GOAL OF THE EXERCISE. Across the listing below, count the lines that mention the string "axis". Reply with the figure only.

WORKING DATA.
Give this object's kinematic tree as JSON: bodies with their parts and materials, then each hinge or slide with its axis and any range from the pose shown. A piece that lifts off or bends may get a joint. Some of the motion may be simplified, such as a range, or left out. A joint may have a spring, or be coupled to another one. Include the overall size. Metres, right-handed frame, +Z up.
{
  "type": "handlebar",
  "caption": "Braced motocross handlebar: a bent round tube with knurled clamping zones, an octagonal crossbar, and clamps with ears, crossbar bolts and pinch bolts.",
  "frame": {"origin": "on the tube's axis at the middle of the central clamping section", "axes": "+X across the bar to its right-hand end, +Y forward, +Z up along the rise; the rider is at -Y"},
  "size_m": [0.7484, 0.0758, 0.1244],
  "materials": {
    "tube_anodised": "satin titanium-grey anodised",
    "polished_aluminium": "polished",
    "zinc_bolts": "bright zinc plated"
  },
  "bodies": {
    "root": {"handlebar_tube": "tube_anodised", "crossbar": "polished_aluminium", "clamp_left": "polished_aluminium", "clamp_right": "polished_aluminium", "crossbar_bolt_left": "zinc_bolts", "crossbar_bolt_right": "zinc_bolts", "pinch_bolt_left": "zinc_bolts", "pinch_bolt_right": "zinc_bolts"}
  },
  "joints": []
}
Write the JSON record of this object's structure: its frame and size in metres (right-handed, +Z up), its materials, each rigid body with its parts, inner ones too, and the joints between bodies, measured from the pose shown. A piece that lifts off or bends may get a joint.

...

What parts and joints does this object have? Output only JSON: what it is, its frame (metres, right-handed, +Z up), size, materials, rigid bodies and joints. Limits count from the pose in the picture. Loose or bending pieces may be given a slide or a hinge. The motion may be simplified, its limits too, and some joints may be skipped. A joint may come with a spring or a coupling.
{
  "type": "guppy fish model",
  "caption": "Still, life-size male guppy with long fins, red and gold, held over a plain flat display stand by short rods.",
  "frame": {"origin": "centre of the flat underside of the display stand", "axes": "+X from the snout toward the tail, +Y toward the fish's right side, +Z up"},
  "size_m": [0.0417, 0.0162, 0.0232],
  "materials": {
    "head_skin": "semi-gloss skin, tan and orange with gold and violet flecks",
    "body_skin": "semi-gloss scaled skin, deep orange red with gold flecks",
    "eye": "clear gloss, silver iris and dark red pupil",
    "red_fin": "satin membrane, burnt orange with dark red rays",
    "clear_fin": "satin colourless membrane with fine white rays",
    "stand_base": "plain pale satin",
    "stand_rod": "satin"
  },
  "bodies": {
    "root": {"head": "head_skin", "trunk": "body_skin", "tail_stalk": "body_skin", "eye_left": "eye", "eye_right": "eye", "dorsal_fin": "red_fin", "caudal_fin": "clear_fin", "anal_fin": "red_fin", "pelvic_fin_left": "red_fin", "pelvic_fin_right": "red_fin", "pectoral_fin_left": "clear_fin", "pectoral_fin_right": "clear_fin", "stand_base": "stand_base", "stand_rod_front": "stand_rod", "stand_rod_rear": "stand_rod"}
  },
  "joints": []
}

ANSWER TO THE EXERCISE. 2